Nissen, age 15 and recovering from illness, began crying bitterly, as Esther also implored the man in charge. "We're not asking for beds. We'll be happy to sleep on the ground -- just let us stay! Please, don't put us back on that truck."
The camp leader was moved by their tears and entreaties, but he had little choice; even the 40 additional refugees he had accepted would strain the facilities. But these children and young adults looked so starved and frail. Their faces were still haunted by the terrors they had undergone. He couldn't send them away without at least one meal and a few hours of rest.
"You can join us in the dining hall for dinner. But the 10 of you will have to leave before nightfall. I'm sorry, we just don't have the space to keep you overnight."
The tearful siblings and their two friends, along with the other five, stayed at the Jewish house for a few hours, replenished themselves with food and rest, and dejectedly returned to the truck that evening. They left Kielce, as ordered, before nightfall and resumed their journey.

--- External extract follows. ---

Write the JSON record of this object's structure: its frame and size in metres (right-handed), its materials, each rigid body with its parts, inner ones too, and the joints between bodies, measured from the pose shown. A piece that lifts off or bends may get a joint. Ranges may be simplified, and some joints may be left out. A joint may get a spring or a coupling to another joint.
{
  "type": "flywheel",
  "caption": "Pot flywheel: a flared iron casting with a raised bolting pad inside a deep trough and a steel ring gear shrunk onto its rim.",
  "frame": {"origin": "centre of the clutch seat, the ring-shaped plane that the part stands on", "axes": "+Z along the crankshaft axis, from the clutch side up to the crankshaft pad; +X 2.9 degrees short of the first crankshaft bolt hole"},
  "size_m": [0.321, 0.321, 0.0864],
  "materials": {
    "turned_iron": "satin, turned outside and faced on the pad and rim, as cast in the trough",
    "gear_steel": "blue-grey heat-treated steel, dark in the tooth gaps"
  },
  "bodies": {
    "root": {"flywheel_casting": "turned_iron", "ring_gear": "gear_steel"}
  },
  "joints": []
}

My mother and her small group heard the terrible news a few days later. The morning after their departure, on July 4, 1946, the Jewish house in Kielce was attacked. Poles had circulated a rumor that Jews had kidnapped and murdered Polish children in the house. The ensuing pogrom, involving the Polish police, soldiers and a large mob of Polish citizens, resulted in the murders of the chairman of the Jewish Committee and dozens of the residents of the house. Many of the Jewish refugees who had remained at the house that night -- when my parents and their small group were denied shelter -- had been slaughtered. My mother, her two siblings, and the men who were destined to become my father and my uncle -- all of whom had managed to survive the horror of the Holocaust -- had now miraculously survived the post-war pogrom of Kielce.

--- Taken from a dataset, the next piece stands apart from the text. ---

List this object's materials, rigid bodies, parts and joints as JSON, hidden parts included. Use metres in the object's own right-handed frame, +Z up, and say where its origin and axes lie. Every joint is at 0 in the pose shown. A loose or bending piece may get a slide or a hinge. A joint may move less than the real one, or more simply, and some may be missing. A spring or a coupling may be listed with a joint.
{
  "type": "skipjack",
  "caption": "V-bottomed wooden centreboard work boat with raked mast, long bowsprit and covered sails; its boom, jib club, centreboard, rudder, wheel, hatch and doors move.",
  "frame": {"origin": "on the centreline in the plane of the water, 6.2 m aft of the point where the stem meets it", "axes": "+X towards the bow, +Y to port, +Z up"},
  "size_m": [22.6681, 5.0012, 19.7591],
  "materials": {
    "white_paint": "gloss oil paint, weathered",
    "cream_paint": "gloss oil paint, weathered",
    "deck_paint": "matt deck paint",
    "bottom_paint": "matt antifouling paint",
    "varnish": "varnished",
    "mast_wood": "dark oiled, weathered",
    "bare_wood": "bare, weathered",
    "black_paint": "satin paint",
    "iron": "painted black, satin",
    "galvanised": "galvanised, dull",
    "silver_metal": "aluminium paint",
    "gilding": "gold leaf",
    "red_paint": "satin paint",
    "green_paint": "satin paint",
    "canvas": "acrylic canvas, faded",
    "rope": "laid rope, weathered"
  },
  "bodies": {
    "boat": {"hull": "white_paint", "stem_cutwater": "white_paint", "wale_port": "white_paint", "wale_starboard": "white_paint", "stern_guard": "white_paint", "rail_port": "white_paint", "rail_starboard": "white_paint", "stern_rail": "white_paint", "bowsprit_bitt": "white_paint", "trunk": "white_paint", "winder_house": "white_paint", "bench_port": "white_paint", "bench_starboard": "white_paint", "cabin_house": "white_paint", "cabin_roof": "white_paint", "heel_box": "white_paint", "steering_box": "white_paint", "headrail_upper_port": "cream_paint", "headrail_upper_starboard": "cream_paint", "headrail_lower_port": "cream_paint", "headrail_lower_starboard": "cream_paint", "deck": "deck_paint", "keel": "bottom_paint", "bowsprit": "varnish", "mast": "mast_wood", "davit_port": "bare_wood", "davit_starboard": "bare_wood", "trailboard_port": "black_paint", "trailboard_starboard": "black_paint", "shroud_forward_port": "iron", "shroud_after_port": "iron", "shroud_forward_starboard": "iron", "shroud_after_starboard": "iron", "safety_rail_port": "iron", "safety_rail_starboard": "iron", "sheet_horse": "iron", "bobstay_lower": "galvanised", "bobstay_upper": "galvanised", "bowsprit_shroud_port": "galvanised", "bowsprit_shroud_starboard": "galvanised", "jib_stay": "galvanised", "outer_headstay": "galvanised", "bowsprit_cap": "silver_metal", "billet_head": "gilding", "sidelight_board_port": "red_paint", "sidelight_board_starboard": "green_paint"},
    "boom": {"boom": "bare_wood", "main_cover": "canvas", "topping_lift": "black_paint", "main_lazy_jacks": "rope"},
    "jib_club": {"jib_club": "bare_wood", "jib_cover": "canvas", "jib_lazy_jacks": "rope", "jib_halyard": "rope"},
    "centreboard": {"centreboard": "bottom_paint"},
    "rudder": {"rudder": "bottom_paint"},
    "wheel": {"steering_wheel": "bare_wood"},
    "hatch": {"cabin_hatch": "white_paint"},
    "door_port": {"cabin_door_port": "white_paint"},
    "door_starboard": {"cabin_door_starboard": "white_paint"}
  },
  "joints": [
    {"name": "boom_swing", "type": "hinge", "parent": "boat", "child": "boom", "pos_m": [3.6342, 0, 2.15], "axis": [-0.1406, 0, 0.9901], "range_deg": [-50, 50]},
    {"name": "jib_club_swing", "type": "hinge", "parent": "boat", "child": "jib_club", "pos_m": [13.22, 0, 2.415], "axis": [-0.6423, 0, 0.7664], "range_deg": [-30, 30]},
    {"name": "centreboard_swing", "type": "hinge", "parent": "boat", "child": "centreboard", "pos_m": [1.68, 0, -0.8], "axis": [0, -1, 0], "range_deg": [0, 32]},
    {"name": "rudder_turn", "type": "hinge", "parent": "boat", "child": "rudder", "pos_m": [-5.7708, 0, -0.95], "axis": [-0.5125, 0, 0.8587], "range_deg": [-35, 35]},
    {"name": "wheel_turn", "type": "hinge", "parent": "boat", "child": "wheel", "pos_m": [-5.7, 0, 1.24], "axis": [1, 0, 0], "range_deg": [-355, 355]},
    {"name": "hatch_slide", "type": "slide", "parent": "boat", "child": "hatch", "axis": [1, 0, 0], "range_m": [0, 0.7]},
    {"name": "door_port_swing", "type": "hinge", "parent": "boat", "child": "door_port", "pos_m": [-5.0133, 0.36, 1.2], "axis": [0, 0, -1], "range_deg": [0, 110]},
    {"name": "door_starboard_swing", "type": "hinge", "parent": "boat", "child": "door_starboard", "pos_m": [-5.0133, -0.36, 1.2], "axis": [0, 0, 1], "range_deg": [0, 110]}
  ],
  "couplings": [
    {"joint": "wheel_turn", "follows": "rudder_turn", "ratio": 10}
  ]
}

"Why me?" asked my mother. "Why did I survive the Nazi invasion when most of the Jews in my village perished? Why did I survive Siberia when most of my family died there? And why was I one of the fortunate few to be turned away from Kielce when the others who remained that night were killed? Why?"
When I heard the story and her question the first time, I was still a child, and my mother tried to answer it herself. "Maybe God allowed me to survive so that you and your sister could be born." In my youth, her answer delighted me with the notion that our existence could be so important to the world.

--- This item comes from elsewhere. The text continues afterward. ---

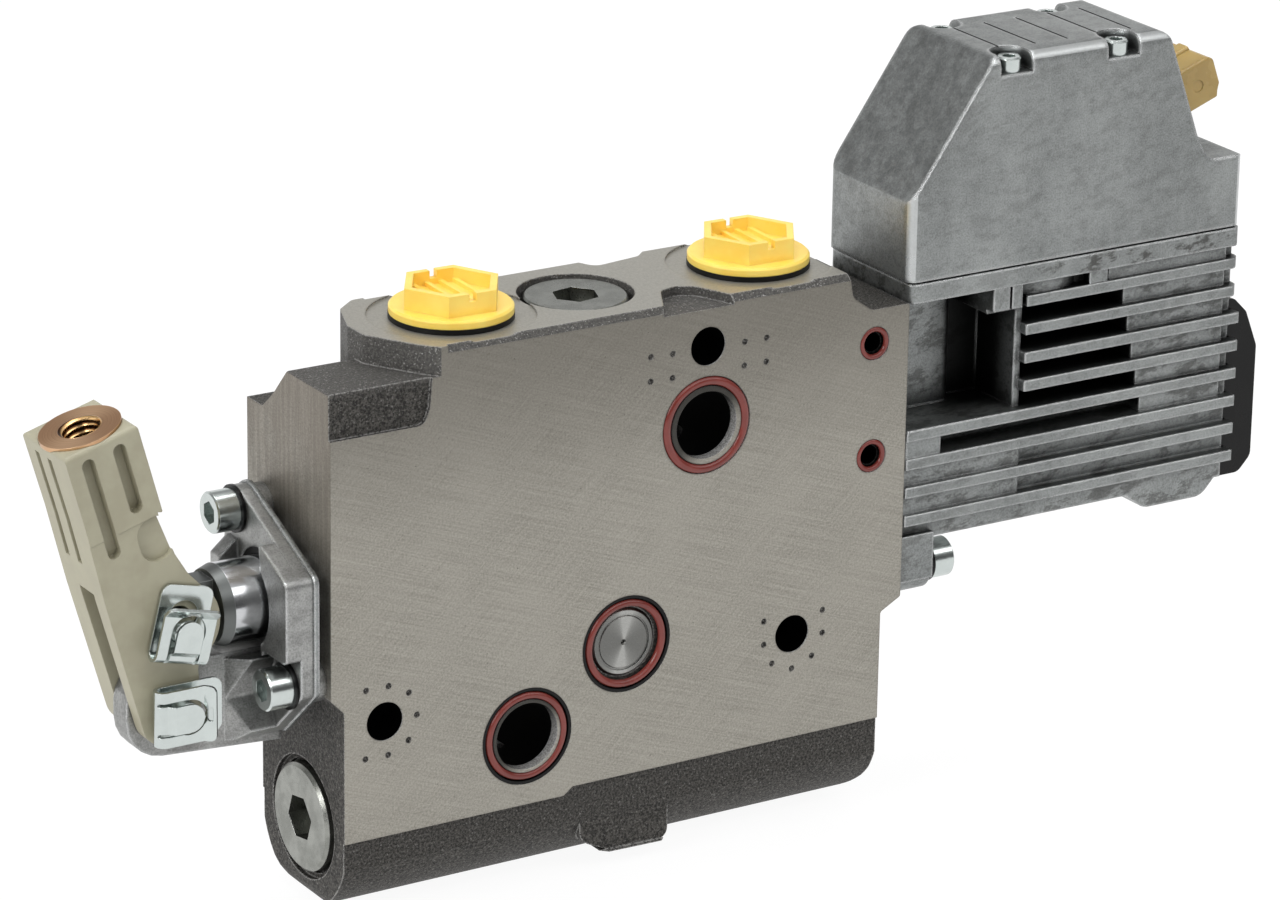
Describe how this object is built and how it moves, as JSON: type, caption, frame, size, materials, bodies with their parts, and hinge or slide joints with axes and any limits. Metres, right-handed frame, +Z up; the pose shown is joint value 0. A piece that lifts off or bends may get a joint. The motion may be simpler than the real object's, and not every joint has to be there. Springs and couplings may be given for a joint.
{
  "type": "hydraulic control valve",
  "caption": "Directional control valve section: flat iron body with seal faces and ports, hand lever at one end, finned electro-hydraulic actuator with raised cover at the other.",
  "frame": {"origin": "centre of the upper gallery bore on the front sealing face", "axes": "+X along the spool from the hand lever towards the actuator, +Y from the front sealing face back through the body, +Z up through the port deck"},
  "size_m": [0.3272, 0.0404, 0.1862],
  "materials": {
    "iron_body": "ground faces, raw cast elsewhere",
    "red_seal": "smooth",
    "black_seal": "smooth",
    "steel_turned": "turned",
    "yellow_plastic": "moulded",
    "spring_steel": "drawn wire",
    "zinc_steel": "bright zinc plated",
    "hard_steel": "ground and polished",
    "lever_plastic": "glass filled, moulded",
    "copper_insert": "turned",
    "diecast": "die cast",
    "base_diecast": "die cast",
    "black_plastic": "moulded",
    "tan_plastic": "moulded",
    "coil_wrap": "wound and taped",
    "board": "lacquered",
    "gold_pins": "plated"
  },
  "bodies": {
    "valve": {"valve_body": "iron_body", "gallery_seals": "red_seal", "signal_seals": "red_seal", "backup_rings": "black_seal", "gallery_plug": "steel_turned", "port_plug_a": "yellow_plastic", "port_plug_b": "yellow_plastic", "port_seal_a": "black_seal", "port_seal_b": "black_seal", "check_plug": "steel_turned", "check_plug_seal": "black_seal", "check_spring": "spring_steel", "compensator_plug": "steel_turned", "compensator_seal": "black_seal", "compensator_spring": "spring_steel", "lever_base": "base_diecast", "lever_base_plate": "diecast", "lever_base_screws": "zinc_steel", "lever_base_washers": "black_plastic", "plunger_seal": "black_seal", "pivot_pin": "zinc_steel", "pivot_clip": "zinc_steel", "centring_spring": "spring_steel", "inner_spring_cup": "steel_turned", "actuator_housing": "diecast", "housing_gasket": "black_seal", "actuator_screws": "zinc_steel", "actuator_washers": "black_plastic", "position_sensor": "steel_turned", "pilot_coils": "coil_wrap", "coil_yokes": "steel_turned", "circuit_board": "board", "electronics_cover": "diecast", "cover_gasket": "black_seal", "cover_screws": "zinc_steel", "connector_shell": "tan_plastic", "connector_pins": "gold_pins", "end_cap": "black_plastic"},
    "spool": {"main_spool": "hard_steel", "plunger": "hard_steel", "spool_pin": "zinc_steel", "spool_clip": "zinc_steel", "outer_spring_cup": "steel_turned", "sensor_core": "steel_turned"},
    "lever": {"lever": "lever_plastic", "lever_insert": "copper_insert"},
    "compensator": {"compensator_piston": "hard_steel"},
    "check": {"check_poppet": "hard_steel"}
  },
  "joints": [
    {"name": "spool_slide", "type": "slide", "parent": "valve", "child": "spool", "axis": [1, 0, 0], "range_m": [-0.007, 0.007], "stiffness_N_per_m": 4000, "deforming": ["centring_spring"]},
    {"name": "lever_swing", "type": "hinge", "parent": "valve", "child": "lever", "pos_m": [-0.1336, 0.02, -0.049], "axis": [0, 1, 0], "range_deg": [-19.5, 19.5]},
    {"name": "compensator_slide", "type": "slide", "parent": "valve", "child": "compensator", "axis": [-1, 0, 0], "range_m": [0, 0.004], "stiffness_N_per_m": 600, "springref_m": -0.005, "deforming": ["compensator_spring"]},
    {"name": "check_slide", "type": "slide", "parent": "valve", "child": "check", "axis": [0, 0, 1], "range_m": [0, 0.003], "stiffness_N_per_m": 600, "springref_m": -0.002, "deforming": ["check_spring"]}
  ],
  "couplings": [
    {"joint": "lever_swing", "follows": "spool_slide", "rad_per_m": 48.096}
  ]
}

Guilt had nothing to do with it. She simply believed that she was allowed to survive because her life had a purpose.
As a teenager, I sometimes wondered whether my mother’s question was aroused by feelings of "survivor's guilt" -- she survived while others perished. As I matured, however, I realized that guilt had nothing to do with it. She simply believed that she was allowed to survive because her life had a purpose, and she strove to fulfill her goals with enthusiasm and passion.
She and her siblings grew up in poverty in prewar Europe, and in order to ensure that her daughters in America would grow up with all the necessities, she worked in a factory full time to supplement my father’s income as a tailor. The formal Jewish education she received in her shteitl in Poland was limited to learning how to read in Hebrew so that she could pray using a siddur. For her daughters in America, she scraped together enough tuition money to enable us to receive a Jewish education through high school, so that we could not just read but understand the Hebrew prayer book, and benefit from learning all aspects of Judaic studies. Although Jews in anti-Semitic Poland were denied a higher secular education, she made sure that her daughters received college diplomas. She didn't utter a word of complaint; my mother was grateful for the opportunity to work hard so that she could strive to achieve her goals.
My mother is now in her late 80s and continues to ask that question each time she recounts surviving the Holocaust and the Kielce pogrom. What I now find remarkable about her question is that it focuses on her survival rather than on the tribulations she suffered. She could easily ask -- and nobody would blame her for doing so -- why she was punished by having to endure the Holocaust, lose her family and friends, be exposed to the horrific conditions of the Nazi invasion of Poland, the brutal anti-Semitism, and the harshness of exile in a work camp in Siberia.
Of course, she does occasionally raise the question of why the Holocaust occurred, as she struggles to reconcile such an incomprehensible tragedy with her belief in God who is good, loving and in control of the world and each of its inhabitants. But it is precisely this belief that moves her to ask the other question more frequently, focusing on her miraculous survival rather than her tragic, heartbreaking experiences. As she strives to understand the reason for her survival and the purpose of her existence, she is comforted by the knowledge that -- although she lost her father in Siberia all those years ago -- her Heavenly Father has always been with her.
With my mother's question, she has taught me to acknowledge that while we often cannot understand the reason for tragedies, we can still see the Almighty as a constant presence in our lives, and appreciate all the miracles -- whether they appear in the guise of the ordinary or the sublime -- that He constantly bestows upon us.